◆ Information supplied ◆
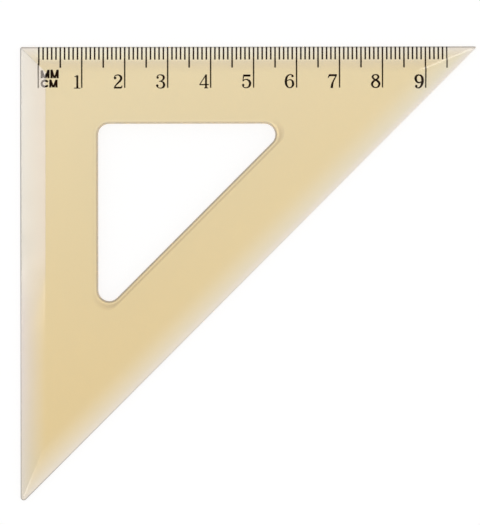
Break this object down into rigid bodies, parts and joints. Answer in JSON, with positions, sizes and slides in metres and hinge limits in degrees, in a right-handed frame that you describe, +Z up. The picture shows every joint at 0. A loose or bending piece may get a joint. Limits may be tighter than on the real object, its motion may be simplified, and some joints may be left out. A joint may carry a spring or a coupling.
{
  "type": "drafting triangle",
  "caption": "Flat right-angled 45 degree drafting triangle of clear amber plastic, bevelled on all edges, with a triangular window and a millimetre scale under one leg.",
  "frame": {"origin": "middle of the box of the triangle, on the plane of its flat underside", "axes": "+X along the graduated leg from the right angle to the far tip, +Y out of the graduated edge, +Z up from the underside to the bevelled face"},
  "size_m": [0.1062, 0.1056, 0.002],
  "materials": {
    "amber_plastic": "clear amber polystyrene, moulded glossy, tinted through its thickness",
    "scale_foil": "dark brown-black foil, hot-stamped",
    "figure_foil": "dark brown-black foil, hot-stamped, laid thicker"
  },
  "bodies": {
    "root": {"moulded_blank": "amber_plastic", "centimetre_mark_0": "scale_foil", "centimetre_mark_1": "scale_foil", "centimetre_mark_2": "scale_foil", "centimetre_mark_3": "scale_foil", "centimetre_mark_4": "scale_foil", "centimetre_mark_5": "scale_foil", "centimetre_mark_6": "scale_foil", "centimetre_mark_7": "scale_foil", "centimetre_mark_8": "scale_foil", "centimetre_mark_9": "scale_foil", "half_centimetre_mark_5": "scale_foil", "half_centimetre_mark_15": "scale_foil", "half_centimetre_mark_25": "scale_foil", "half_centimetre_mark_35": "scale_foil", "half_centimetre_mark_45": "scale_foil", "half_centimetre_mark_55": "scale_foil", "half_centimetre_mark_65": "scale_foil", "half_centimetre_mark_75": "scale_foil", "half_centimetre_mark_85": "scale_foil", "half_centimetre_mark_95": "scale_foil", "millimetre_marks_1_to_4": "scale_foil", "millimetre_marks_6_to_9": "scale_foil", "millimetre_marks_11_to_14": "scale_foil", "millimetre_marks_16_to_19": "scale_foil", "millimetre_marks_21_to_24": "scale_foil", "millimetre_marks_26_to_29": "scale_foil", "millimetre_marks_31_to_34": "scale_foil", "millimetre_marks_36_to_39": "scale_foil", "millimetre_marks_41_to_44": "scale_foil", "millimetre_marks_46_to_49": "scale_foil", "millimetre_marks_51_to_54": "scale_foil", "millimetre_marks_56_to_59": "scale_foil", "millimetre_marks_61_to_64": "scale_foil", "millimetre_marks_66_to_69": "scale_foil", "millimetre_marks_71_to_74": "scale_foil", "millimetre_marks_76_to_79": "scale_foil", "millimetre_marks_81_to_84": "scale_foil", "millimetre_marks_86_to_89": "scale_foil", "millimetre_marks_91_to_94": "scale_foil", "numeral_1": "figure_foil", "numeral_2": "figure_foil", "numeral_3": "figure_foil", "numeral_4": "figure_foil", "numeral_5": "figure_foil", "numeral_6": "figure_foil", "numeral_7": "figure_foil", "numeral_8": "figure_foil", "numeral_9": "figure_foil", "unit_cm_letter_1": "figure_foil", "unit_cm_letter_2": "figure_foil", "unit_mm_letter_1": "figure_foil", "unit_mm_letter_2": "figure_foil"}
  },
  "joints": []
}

◆ Exercise details ◆
Reproduce the data, keeping every line exactly the same.

◆ Answer below ◆
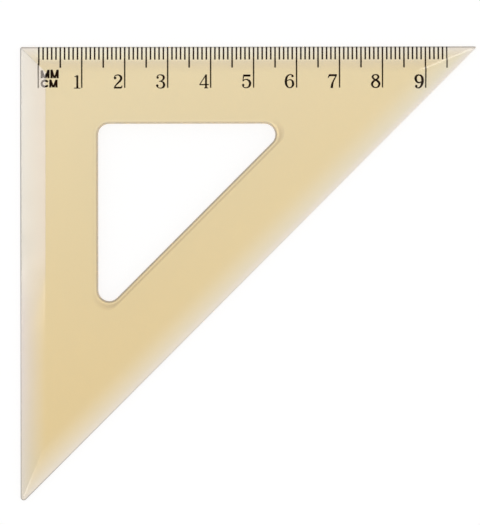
Break this object down into rigid bodies, parts and joints. Answer in JSON, with positions, sizes and slides in metres and hinge limits in degrees, in a right-handed frame that you describe, +Z up. The picture shows every joint at 0. A loose or bending piece may get a joint. Limits may be tighter than on the real object, its motion may be simplified, and some joints may be left out. A joint may carry a spring or a coupling.
{
  "type": "drafting triangle",
  "caption": "Flat right-angled 45 degree drafting triangle of clear amber plastic, bevelled on all edges, with a triangular window and a millimetre scale under one leg.",
  "frame": {"origin": "middle of the box of the triangle, on the plane of its flat underside", "axes": "+X along the graduated leg from the right angle to the far tip, +Y out of the graduated edge, +Z up from the underside to the bevelled face"},
  "size_m": [0.1062, 0.1056, 0.002],
  "materials": {
    "amber_plastic": "clear amber polystyrene, moulded glossy, tinted through its thickness",
    "scale_foil": "dark brown-black foil, hot-stamped",
    "figure_foil": "dark brown-black foil, hot-stamped, laid thicker"
  },
  "bodies": {
    "root": {"moulded_blank": "amber_plastic", "centimetre_mark_0": "scale_foil", "centimetre_mark_1": "scale_foil", "centimetre_mark_2": "scale_foil", "centimetre_mark_3": "scale_foil", "centimetre_mark_4": "scale_foil", "centimetre_mark_5": "scale_foil", "centimetre_mark_6": "scale_foil", "centimetre_mark_7": "scale_foil", "centimetre_mark_8": "scale_foil", "centimetre_mark_9": "scale_foil", "half_centimetre_mark_5": "scale_foil", "half_centimetre_mark_15": "scale_foil", "half_centimetre_mark_25": "scale_foil", "half_centimetre_mark_35": "scale_foil", "half_centimetre_mark_45": "scale_foil", "half_centimetre_mark_55": "scale_foil", "half_centimetre_mark_65": "scale_foil", "half_centimetre_mark_75": "scale_foil", "half_centimetre_mark_85": "scale_foil", "half_centimetre_mark_95": "scale_foil", "millimetre_marks_1_to_4": "scale_foil", "millimetre_marks_6_to_9": "scale_foil", "millimetre_marks_11_to_14": "scale_foil", "millimetre_marks_16_to_19": "scale_foil", "millimetre_marks_21_to_24": "scale_foil", "millimetre_marks_26_to_29": "scale_foil", "millimetre_marks_31_to_34": "scale_foil", "millimetre_marks_36_to_39": "scale_foil", "millimetre_marks_41_to_44": "scale_foil", "millimetre_marks_46_to_49": "scale_foil", "millimetre_marks_51_to_54": "scale_foil", "millimetre_marks_56_to_59": "scale_foil", "millimetre_marks_61_to_64": "scale_foil", "millimetre_marks_66_to_69": "scale_foil", "millimetre_marks_71_to_74": "scale_foil", "millimetre_marks_76_to_79": "scale_foil", "millimetre_marks_81_to_84": "scale_foil", "millimetre_marks_86_to_89": "scale_foil", "millimetre_marks_91_to_94": "scale_foil", "numeral_1": "figure_foil", "numeral_2": "figure_foil", "numeral_3": "figure_foil", "numeral_4": "figure_foil", "numeral_5": "figure_foil", "numeral_6": "figure_foil", "numeral_7": "figure_foil", "numeral_8": "figure_foil", "numeral_9": "figure_foil", "unit_cm_letter_1": "figure_foil", "unit_cm_letter_2": "figure_foil", "unit_mm_letter_1": "figure_foil", "unit_mm_letter_2": "figure_foil"}
  },
  "joints": []
}